■ TASK PROMPT ■
Look through the data below and extract, unchanged, the lines from the one that contains "toGeometry(toSolid(bodySkin(0))), '#7d9450', 0.6);" to the one that contains "obj.parent = empty", both included.

■ RECORDED INFORMATION ■

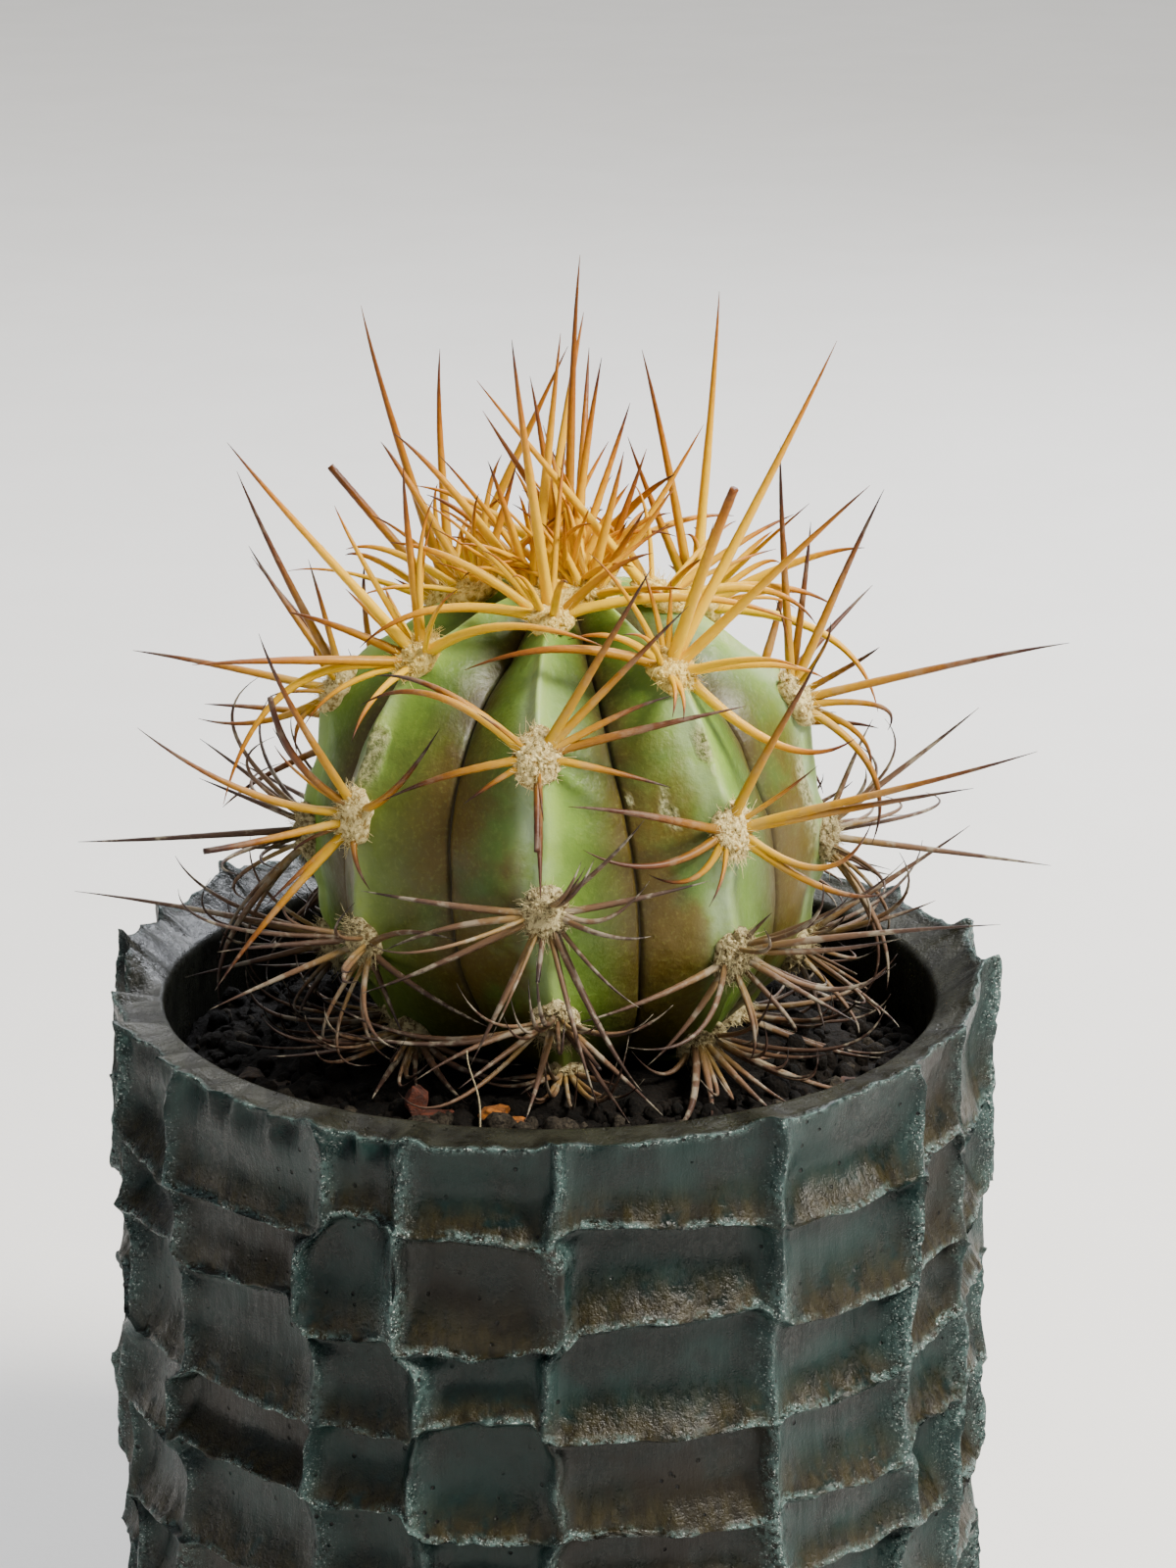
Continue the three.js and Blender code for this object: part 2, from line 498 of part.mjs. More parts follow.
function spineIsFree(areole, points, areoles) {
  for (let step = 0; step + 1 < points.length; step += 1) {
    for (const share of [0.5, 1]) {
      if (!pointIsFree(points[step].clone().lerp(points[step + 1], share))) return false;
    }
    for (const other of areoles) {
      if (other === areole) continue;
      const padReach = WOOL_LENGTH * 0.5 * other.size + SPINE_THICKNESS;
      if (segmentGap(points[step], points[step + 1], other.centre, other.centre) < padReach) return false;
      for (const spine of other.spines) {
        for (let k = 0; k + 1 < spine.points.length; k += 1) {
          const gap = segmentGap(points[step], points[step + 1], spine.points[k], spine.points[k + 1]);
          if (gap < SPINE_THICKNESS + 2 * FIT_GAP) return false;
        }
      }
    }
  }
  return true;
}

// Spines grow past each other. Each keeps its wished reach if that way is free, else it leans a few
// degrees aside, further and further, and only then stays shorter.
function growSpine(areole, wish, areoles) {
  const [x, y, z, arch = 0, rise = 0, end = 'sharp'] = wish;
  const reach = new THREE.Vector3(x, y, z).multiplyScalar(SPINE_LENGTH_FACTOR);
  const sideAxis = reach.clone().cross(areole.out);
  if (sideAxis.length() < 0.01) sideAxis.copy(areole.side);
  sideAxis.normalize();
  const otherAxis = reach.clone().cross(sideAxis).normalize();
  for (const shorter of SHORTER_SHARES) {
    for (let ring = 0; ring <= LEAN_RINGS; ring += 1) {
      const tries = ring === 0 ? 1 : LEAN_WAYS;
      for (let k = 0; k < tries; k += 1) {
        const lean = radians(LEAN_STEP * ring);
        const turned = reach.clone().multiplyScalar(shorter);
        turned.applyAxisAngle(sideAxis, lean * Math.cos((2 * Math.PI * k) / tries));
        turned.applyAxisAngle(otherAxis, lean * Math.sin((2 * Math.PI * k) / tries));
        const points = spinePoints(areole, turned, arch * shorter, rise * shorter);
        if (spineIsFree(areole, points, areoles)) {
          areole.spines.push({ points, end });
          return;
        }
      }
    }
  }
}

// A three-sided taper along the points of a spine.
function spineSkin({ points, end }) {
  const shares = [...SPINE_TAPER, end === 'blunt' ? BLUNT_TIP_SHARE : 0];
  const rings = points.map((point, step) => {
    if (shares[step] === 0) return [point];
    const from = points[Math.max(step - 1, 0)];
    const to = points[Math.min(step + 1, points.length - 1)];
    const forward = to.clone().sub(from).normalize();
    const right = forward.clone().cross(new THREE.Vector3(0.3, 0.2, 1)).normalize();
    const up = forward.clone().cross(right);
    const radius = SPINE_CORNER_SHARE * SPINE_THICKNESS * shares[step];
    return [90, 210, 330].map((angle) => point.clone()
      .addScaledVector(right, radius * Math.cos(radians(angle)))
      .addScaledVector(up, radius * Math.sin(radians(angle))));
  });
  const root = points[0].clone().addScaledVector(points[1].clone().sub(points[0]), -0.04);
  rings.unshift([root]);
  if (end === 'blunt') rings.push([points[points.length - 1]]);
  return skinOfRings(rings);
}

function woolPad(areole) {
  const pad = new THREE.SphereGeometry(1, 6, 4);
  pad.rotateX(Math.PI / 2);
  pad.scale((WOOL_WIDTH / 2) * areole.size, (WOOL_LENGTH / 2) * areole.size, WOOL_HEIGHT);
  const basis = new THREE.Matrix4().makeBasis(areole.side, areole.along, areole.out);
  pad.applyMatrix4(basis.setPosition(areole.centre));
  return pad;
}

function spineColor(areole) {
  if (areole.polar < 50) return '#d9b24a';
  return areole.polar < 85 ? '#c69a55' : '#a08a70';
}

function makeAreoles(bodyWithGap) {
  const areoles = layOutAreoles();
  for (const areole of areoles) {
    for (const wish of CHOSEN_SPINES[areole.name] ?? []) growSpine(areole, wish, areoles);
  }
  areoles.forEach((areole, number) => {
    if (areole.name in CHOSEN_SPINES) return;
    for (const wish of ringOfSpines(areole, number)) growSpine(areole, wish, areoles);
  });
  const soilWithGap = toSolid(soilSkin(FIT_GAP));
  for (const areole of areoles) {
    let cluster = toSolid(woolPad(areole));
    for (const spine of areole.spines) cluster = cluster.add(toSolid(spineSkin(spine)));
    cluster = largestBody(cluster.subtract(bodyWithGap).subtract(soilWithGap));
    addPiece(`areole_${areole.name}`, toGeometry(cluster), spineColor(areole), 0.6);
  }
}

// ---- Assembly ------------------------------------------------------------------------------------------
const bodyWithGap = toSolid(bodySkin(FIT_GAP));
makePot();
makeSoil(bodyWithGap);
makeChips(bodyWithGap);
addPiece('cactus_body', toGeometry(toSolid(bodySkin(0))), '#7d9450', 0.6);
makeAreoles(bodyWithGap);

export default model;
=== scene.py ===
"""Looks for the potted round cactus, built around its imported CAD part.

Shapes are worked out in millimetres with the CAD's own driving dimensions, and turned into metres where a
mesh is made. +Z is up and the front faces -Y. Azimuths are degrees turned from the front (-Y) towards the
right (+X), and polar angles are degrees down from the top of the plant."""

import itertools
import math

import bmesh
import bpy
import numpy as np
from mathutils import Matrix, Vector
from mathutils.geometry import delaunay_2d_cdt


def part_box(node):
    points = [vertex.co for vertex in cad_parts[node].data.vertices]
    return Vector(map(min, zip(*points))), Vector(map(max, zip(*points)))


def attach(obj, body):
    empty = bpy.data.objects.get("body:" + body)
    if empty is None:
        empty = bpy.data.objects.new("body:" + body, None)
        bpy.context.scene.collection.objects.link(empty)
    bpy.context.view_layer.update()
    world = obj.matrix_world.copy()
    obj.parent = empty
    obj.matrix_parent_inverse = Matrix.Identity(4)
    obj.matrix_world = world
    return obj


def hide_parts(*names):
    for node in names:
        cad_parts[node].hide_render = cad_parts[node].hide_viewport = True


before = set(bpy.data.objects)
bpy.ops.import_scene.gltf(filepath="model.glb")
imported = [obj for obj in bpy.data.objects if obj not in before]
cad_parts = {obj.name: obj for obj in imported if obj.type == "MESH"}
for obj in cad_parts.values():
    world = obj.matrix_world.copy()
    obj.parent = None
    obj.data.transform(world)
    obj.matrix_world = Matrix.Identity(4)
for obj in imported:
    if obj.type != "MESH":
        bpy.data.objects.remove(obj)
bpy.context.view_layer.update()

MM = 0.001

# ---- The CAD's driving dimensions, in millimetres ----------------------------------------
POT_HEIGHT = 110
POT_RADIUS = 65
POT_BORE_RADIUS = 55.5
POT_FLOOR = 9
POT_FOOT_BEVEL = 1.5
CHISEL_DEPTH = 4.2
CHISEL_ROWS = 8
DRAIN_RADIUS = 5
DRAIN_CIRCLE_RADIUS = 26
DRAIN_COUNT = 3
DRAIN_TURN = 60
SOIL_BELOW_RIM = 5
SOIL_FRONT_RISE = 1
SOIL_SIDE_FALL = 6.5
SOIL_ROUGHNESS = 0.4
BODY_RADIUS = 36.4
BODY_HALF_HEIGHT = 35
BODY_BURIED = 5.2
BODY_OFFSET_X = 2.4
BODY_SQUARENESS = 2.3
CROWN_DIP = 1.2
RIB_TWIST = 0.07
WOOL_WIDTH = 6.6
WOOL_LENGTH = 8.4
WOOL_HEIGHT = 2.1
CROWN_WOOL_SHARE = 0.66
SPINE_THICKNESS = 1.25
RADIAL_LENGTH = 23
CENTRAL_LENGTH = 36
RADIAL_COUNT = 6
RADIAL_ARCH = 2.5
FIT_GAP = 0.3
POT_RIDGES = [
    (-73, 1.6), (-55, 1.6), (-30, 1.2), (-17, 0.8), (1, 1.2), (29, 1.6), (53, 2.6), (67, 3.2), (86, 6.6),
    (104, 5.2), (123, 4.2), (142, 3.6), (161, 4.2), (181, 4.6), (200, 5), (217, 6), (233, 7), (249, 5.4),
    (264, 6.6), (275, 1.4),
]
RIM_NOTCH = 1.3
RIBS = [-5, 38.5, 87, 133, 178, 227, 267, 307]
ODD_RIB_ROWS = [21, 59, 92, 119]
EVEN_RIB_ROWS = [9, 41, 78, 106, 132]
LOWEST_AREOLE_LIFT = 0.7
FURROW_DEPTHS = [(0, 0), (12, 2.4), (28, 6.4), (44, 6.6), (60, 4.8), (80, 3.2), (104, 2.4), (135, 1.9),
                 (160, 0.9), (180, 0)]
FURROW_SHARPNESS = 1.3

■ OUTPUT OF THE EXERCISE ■
addPiece('cactus_body', toGeometry(toSolid(bodySkin(0))), '#7d9450', 0.6);
makeAreoles(bodyWithGap);

export default model;
=== scene.py ===
"""Looks for the potted round cactus, built around its imported CAD part.

Shapes are worked out in millimetres with the CAD's own driving dimensions, and turned into metres where a
mesh is made. +Z is up and the front faces -Y. Azimuths are degrees turned from the front (-Y) towards the
right (+X), and polar angles are degrees down from the top of the plant."""

import itertools
import math

import bmesh
import bpy
import numpy as np
from mathutils import Matrix, Vector
from mathutils.geometry import delaunay_2d_cdt


def part_box(node):
    points = [vertex.co for vertex in cad_parts[node].data.vertices]
    return Vector(map(min, zip(*points))), Vector(map(max, zip(*points)))


def attach(obj, body):
    empty = bpy.data.objects.get("body:" + body)
    if empty is None:
        empty = bpy.data.objects.new("body:" + body, None)
        bpy.context.scene.collection.objects.link(empty)
    bpy.context.view_layer.update()
    world = obj.matrix_world.copy()
    obj.parent = empty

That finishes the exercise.